_Short task_: Output every line of the data exactly as it appears.

+===+

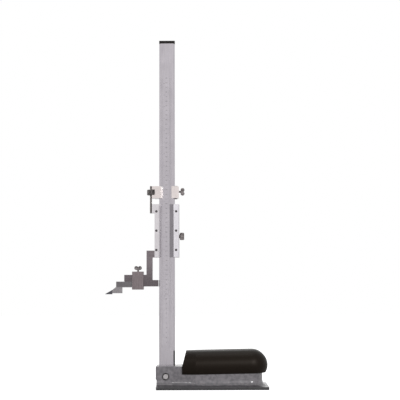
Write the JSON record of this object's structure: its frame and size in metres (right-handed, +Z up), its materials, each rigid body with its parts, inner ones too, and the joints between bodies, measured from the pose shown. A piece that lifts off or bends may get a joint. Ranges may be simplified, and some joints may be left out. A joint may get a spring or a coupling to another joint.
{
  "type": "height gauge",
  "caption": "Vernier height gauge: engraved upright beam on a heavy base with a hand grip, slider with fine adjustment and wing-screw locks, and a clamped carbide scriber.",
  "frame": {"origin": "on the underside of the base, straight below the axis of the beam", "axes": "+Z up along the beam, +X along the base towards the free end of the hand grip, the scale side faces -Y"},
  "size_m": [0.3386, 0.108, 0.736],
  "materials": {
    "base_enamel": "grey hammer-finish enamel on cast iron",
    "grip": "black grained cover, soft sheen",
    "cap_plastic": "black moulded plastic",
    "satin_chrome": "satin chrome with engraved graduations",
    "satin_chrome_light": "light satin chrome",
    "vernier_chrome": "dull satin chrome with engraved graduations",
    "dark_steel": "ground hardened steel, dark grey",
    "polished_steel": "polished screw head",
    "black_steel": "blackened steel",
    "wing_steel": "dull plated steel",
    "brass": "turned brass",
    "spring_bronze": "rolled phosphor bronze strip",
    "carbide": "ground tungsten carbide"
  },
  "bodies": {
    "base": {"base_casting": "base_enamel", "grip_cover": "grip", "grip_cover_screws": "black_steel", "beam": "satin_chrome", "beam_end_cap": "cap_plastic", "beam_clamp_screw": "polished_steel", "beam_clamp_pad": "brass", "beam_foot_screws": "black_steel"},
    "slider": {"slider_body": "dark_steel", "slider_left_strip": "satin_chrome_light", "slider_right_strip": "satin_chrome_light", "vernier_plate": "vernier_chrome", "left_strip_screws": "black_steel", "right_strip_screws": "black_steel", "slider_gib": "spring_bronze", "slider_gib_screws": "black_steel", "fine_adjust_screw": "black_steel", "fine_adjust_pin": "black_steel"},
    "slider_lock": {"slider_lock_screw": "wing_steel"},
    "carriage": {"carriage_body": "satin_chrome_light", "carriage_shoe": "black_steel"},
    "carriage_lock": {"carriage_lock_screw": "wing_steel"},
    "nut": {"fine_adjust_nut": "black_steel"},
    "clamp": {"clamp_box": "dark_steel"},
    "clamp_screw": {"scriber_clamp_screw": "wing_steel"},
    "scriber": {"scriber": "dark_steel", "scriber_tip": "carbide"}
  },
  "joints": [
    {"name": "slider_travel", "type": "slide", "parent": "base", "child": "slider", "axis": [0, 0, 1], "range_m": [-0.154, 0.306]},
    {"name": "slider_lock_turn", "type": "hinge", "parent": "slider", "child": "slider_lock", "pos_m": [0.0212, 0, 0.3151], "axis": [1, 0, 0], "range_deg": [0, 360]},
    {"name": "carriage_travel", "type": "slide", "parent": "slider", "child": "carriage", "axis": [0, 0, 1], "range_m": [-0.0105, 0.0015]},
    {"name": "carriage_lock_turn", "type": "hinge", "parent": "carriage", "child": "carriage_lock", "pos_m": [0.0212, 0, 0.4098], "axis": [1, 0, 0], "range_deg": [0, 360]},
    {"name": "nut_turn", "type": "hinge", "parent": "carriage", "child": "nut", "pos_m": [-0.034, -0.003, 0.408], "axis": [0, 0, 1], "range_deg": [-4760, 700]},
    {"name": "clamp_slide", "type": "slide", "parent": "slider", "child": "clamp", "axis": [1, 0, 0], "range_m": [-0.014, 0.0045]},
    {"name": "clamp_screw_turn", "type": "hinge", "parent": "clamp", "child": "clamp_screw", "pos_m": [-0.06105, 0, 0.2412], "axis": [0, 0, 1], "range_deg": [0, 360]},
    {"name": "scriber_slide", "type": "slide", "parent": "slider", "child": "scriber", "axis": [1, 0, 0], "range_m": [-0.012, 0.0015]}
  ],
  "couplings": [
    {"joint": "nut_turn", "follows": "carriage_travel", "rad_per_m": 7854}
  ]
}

+===+

_Exercise output_:
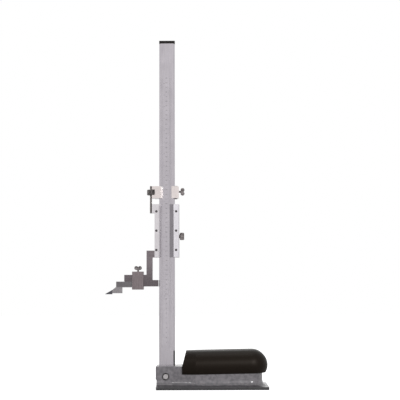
Write the JSON record of this object's structure: its frame and size in metres (right-handed, +Z up), its materials, each rigid body with its parts, inner ones too, and the joints between bodies, measured from the pose shown. A piece that lifts off or bends may get a joint. Ranges may be simplified, and some joints may be left out. A joint may get a spring or a coupling to another joint.
{
  "type": "height gauge",
  "caption": "Vernier height gauge: engraved upright beam on a heavy base with a hand grip, slider with fine adjustment and wing-screw locks, and a clamped carbide scriber.",
  "frame": {"origin": "on the underside of the base, straight below the axis of the beam", "axes": "+Z up along the beam, +X along the base towards the free end of the hand grip, the scale side faces -Y"},
  "size_m": [0.3386, 0.108, 0.736],
  "materials": {
    "base_enamel": "grey hammer-finish enamel on cast iron",
    "grip": "black grained cover, soft sheen",
    "cap_plastic": "black moulded plastic",
    "satin_chrome": "satin chrome with engraved graduations",
    "satin_chrome_light": "light satin chrome",
    "vernier_chrome": "dull satin chrome with engraved graduations",
    "dark_steel": "ground hardened steel, dark grey",
    "polished_steel": "polished screw head",
    "black_steel": "blackened steel",
    "wing_steel": "dull plated steel",
    "brass": "turned brass",
    "spring_bronze": "rolled phosphor bronze strip",
    "carbide": "ground tungsten carbide"
  },
  "bodies": {
    "base": {"base_casting": "base_enamel", "grip_cover": "grip", "grip_cover_screws": "black_steel", "beam": "satin_chrome", "beam_end_cap": "cap_plastic", "beam_clamp_screw": "polished_steel", "beam_clamp_pad": "brass", "beam_foot_screws": "black_steel"},
    "slider": {"slider_body": "dark_steel", "slider_left_strip": "satin_chrome_light", "slider_right_strip": "satin_chrome_light", "vernier_plate": "vernier_chrome", "left_strip_screws": "black_steel", "right_strip_screws": "black_steel", "slider_gib": "spring_bronze", "slider_gib_screws": "black_steel", "fine_adjust_screw": "black_steel", "fine_adjust_pin": "black_steel"},
    "slider_lock": {"slider_lock_screw": "wing_steel"},
    "carriage": {"carriage_body": "satin_chrome_light", "carriage_shoe": "black_steel"},
    "carriage_lock": {"carriage_lock_screw": "wing_steel"},
    "nut": {"fine_adjust_nut": "black_steel"},
    "clamp": {"clamp_box": "dark_steel"},
    "clamp_screw": {"scriber_clamp_screw": "wing_steel"},
    "scriber": {"scriber": "dark_steel", "scriber_tip": "carbide"}
  },
  "joints": [
    {"name": "slider_travel", "type": "slide", "parent": "base", "child": "slider", "axis": [0, 0, 1], "range_m": [-0.154, 0.306]},
    {"name": "slider_lock_turn", "type": "hinge", "parent": "slider", "child": "slider_lock", "pos_m": [0.0212, 0, 0.3151], "axis": [1, 0, 0], "range_deg": [0, 360]},
    {"name": "carriage_travel", "type": "slide", "parent": "slider", "child": "carriage", "axis": [0, 0, 1], "range_m": [-0.0105, 0.0015]},
    {"name": "carriage_lock_turn", "type": "hinge", "parent": "carriage", "child": "carriage_lock", "pos_m": [0.0212, 0, 0.4098], "axis": [1, 0, 0], "range_deg": [0, 360]},
    {"name": "nut_turn", "type": "hinge", "parent": "carriage", "child": "nut", "pos_m": [-0.034, -0.003, 0.408], "axis": [0, 0, 1], "range_deg": [-4760, 700]},
    {"name": "clamp_slide", "type": "slide", "parent": "slider", "child": "clamp", "axis": [1, 0, 0], "range_m": [-0.014, 0.0045]},
    {"name": "clamp_screw_turn", "type": "hinge", "parent": "clamp", "child": "clamp_screw", "pos_m": [-0.06105, 0, 0.2412], "axis": [0, 0, 1], "range_deg": [0, 360]},
    {"name": "scriber_slide", "type": "slide", "parent": "slider", "child": "scriber", "axis": [1, 0, 0], "range_m": [-0.012, 0.0015]}
  ],
  "couplings": [
    {"joint": "nut_turn", "follows": "carriage_travel", "rad_per_m": 7854}
  ]
}